Are unders really better value than overs?
Often, but not automatically. The over bias means casual money floods the over, which can push books to shade lines and prices in ways that leave the under with better true value. But that is a tendency, not a rule. You still have to strip the margin out of the price and compare it to your own honest probability estimate. The under is the side worth checking, not the side to back blindly.
How do books shade lines for over bias?
When heavy money floods the over on a prop, a book manages its risk by nudging the line up slightly or worsening the over’s price. This shading makes the over marginally harder to win and the under marginally easier, balancing the book’s exposure. The fingerprint of over bias is exactly this: a line or price tilted to account for one-sided money, which often leaves the neglected under with the better value.

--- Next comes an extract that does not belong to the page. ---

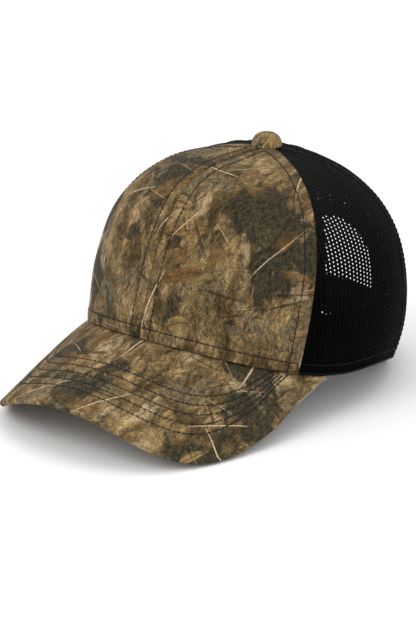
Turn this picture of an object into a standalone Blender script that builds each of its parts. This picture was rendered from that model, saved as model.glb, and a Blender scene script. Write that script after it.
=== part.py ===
"""A trucker cap: two stiffened cloth front panels, four mesh panels, a curved visor and a snap closure.

Metres, +Z up, visor towards -Y, so the wearer's left is +X. The cap stands on z = 0 on its visor's edges
and the back of its hem, and the origin is under the middle of its box. Angles round the crown count from
the middle of the front (0) through the wearer's left (90) to the middle of the back (180).
"""

from functools import lru_cache
from math import cos, degrees, pi, radians, sin

import bmesh
import bpy
import numpy as np
from mathutils import Vector

# Crown
CROWN_HEIGHT = 0.1307  # apex above the table
HALF_LENGTH = 0.1014  # hem ellipse, front to back
HALF_WIDTH = 0.0855  # hem ellipse, side to side
CROWN_Y = 0.035603  # middle of the hem ellipse
APEX_LEAN = 0.0131  # the apex lies this far behind the middle
BLEND_POWER = 3.0  # how narrow the front's share of the shape is
PLAN_POWER = {"front": 6.0, "side": 1.94, "back": 1.9}  # how square each meridian's shoulder is
RISE_POWER = {"front": 1.8, "side": 3.68, "back": 1.97}  # how steeply each meridian starts
TUCK = 0.085  # share by which the hem is drawn in at table height
TUCK_LOW = 0.0031  # height at which it is drawn in by that share
TUCK_SPAN = 0.040  # height over which the drawing-in fades out

# Hem height above the table: flat behind, rising to the sides, arched over the visor
HEM_RISE = 0.04064
HEM_RISE_POWER = 4.5
HEM_FLAT_FROM = 140.0
HEM_TRIM = 0.0008  # the hem behind is made this much longer, then cut level with the table
HEM_ARCH = 0.02357
HEM_ARCH_ANGLE = 82.2

# Seams, as degrees round the crown
FRONT_SEAM = (53.1, 11.9, -4.2)  # at the hem, then its drift with the share of the way up
BACK_SEAM = 118.0
SEAM_GAP = 0.0003
PANEL_TOP = 0.97  # panels end this share of the way to the apex

# Layers, as depths inside the crown's outer face
CLOTH = 0.0008
MESH = 0.0016
BUCKRAM_DEPTH = 0.0013
BUCKRAM = 0.0008
BUCKRAM_SPAN = (0.02, 0.93)  # shares of the way up
BUCKRAM_MARGIN = 0.002  # between its sides and the seams
TAPE_DEPTH = 0.0026
TAPE = 0.0006
TAPE_WIDTH = 0.018
TAPE_FOOT = 0.02  # tapes run between these shares of the way up
TAPE_TOP = 0.87
BACK_TAPE_FOOT = 0.53  # the tape behind starts above the opening
BAND_DEPTH = 0.0038
BAND = 0.0014
BAND_HEIGHT = 0.034
BAND_END = 154.0  # angle where the band stops, short of the opening
LABEL_START = -148.0
LABEL_SPAN = 12.0  # degrees
LABEL_FOOT = 0.010
LABEL_HEIGHT = 0.018
LABEL = 0.0004
LABEL_GAP = 0.0005  # between the label and the sweatband

# Back opening and its binding
ARCH_HALF = 0.0260
ARCH_LEG = 0.040
ARCH_TOP = 0.073
BINDING_WIDTH = 0.008
BINDING = 0.0006
LEAF_GAP = 0.0009  # between the mesh and the inner leaf
ARCH_CLEARANCE = 0.0004  # between the mesh's edge and the binding's fold
FOOT_GAP = 0.0008  # the binding and the sweatband stop this far above the table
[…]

Does over bias appear on every prop type?
No, it varies by how exciting the market is. The bias bites hardest on high-profile players and thrilling outcomes, like yardage and touchdown lines on star names, where the emotional pull toward the over is strongest. On obscure players and dull-sounding props, the public has less reason to lean over, so the shading is milder. Knowing which markets attract the heaviest over money tells you where to hunt for under value.